How To Act, the National Theatre of Scotland’s production at Summerhall this year, spends its first ten minutes or so in the guise of a slightly parodical and entertaining acting master class. It’s interesting enough, I found myself thinking, this guy is saying some mildly racist things and the mixed race girl is looking offended, and we’re laughing – not bad. This is not, however, how the play continues, and while we do spend some of the hour further in a masterclass setting, this is nowhere near the point of the piece.
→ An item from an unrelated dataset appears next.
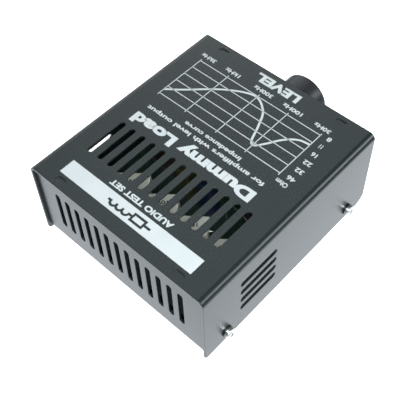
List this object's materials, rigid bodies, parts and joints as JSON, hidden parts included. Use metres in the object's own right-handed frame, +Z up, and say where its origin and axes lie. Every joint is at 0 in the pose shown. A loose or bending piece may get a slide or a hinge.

Over the course of the hour, fictional director Anthony Nicholl attempts to give acting advice (he does not like the term ‘masterclass’) to young actress Promise. This scene is interrupted regularly by flashbacks, both to Promise’s mother’s earlier life, and to Nicholl’s trip to Nigeria years ago. Gradually, and horrifically, we realise as an audience that these two earlier stories are one and the same. The moment that Nicholl claimed as being the most truthful of his life – watching Nigerian women perform traditional dance – was a performance, a way for them to make money. The Fringe seems the perfect stage for this, an investigation into what we take from life and put into our art, and how right we are to do so.
If this play were not supremely well produced, it would fail completely, but thankfully Graham Eatough’s direction is as strong as his writing. We feel entirely in his control, with impeccable stagecraft guiding both actors and audience through the difficult switches between present and past. Both Jade Oguga and Robert Goodale give excellent performances, particularly noticeable in the way their characters bleed into both the pre-set and the ending.
How To Act does not tell us about truth, theatre, or performance, in the way its title claims it might. Instead, it takes an alternate definition of the word ‘act’ – it tells us how to behave, how to be careful of our decisions, and how to remember that our transgressions affect not only ourselves, but those around us.